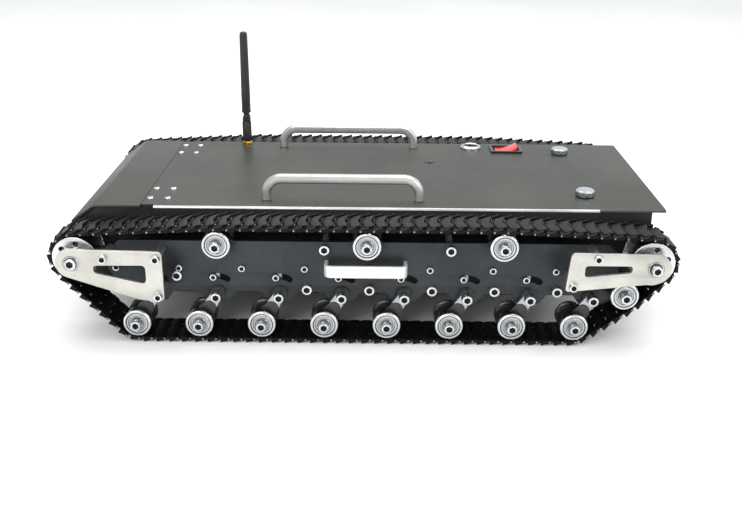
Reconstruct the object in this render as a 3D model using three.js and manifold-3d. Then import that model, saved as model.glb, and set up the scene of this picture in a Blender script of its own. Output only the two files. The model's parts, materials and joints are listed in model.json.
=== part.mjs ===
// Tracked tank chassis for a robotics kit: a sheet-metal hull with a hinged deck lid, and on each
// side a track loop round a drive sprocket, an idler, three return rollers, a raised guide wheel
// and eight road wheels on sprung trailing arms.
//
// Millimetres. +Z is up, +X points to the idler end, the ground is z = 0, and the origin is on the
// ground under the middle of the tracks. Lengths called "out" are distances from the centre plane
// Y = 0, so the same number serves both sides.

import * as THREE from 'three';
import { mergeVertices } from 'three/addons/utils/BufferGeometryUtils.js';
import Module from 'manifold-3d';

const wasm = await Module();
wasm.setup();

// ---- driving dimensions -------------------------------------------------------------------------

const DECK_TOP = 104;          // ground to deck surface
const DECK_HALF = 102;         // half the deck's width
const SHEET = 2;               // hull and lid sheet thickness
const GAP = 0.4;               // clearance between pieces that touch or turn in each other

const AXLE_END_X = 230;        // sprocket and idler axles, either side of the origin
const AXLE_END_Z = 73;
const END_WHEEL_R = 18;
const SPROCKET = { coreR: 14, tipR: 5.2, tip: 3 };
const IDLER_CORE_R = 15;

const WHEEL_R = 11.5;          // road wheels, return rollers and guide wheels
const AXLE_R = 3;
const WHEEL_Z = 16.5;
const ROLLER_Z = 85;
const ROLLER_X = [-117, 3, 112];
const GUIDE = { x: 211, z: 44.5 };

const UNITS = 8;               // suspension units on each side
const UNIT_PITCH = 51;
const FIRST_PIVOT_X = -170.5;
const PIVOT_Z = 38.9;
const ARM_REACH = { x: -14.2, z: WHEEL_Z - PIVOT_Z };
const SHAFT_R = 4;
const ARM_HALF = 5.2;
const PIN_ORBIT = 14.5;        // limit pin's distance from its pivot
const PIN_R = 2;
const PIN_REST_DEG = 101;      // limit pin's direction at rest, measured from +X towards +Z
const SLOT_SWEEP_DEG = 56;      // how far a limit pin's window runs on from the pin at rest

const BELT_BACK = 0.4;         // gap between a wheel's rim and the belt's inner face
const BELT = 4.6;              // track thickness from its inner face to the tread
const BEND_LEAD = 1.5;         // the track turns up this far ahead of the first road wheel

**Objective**
Please repeat word for word the lines above that run from the beginning through the line containing "const IDLER_CORE_R = 15;", keeping both the first and that last line.

**Exercise response**
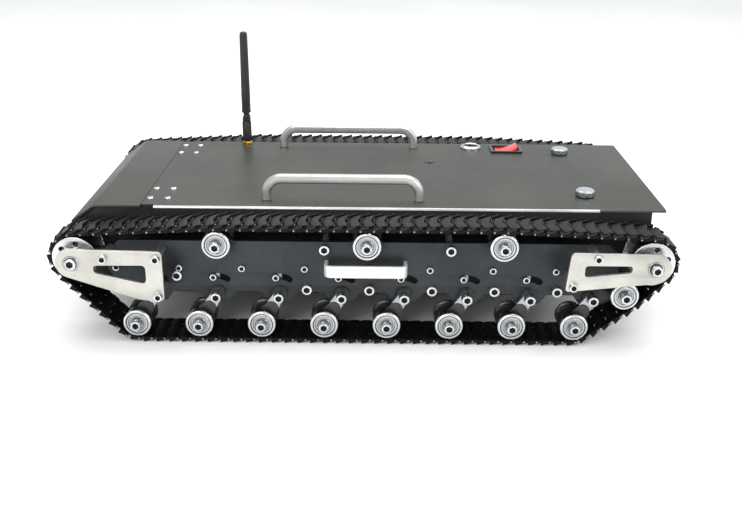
Reconstruct the object in this render as a 3D model using three.js and manifold-3d. Then import that model, saved as model.glb, and set up the scene of this picture in a Blender script of its own. Output only the two files. The model's parts, materials and joints are listed in model.json.
=== part.mjs ===
// Tracked tank chassis for a robotics kit: a sheet-metal hull with a hinged deck lid, and on each
// side a track loop round a drive sprocket, an idler, three return rollers, a raised guide wheel
// and eight road wheels on sprung trailing arms.
//
// Millimetres. +Z is up, +X points to the idler end, the ground is z = 0, and the origin is on the
// ground under the middle of the tracks. Lengths called "out" are distances from the centre plane
// Y = 0, so the same number serves both sides.

import * as THREE from 'three';
import { mergeVertices } from 'three/addons/utils/BufferGeometryUtils.js';
import Module from 'manifold-3d';

const wasm = await Module();
wasm.setup();

// ---- driving dimensions -------------------------------------------------------------------------

const DECK_TOP = 104;          // ground to deck surface
const DECK_HALF = 102;         // half the deck's width
const SHEET = 2;               // hull and lid sheet thickness
const GAP = 0.4;               // clearance between pieces that touch or turn in each other

const AXLE_END_X = 230;        // sprocket and idler axles, either side of the origin
const AXLE_END_Z = 73;
const END_WHEEL_R = 18;
const SPROCKET = { coreR: 14, tipR: 5.2, tip: 3 };
const IDLER_CORE_R = 15;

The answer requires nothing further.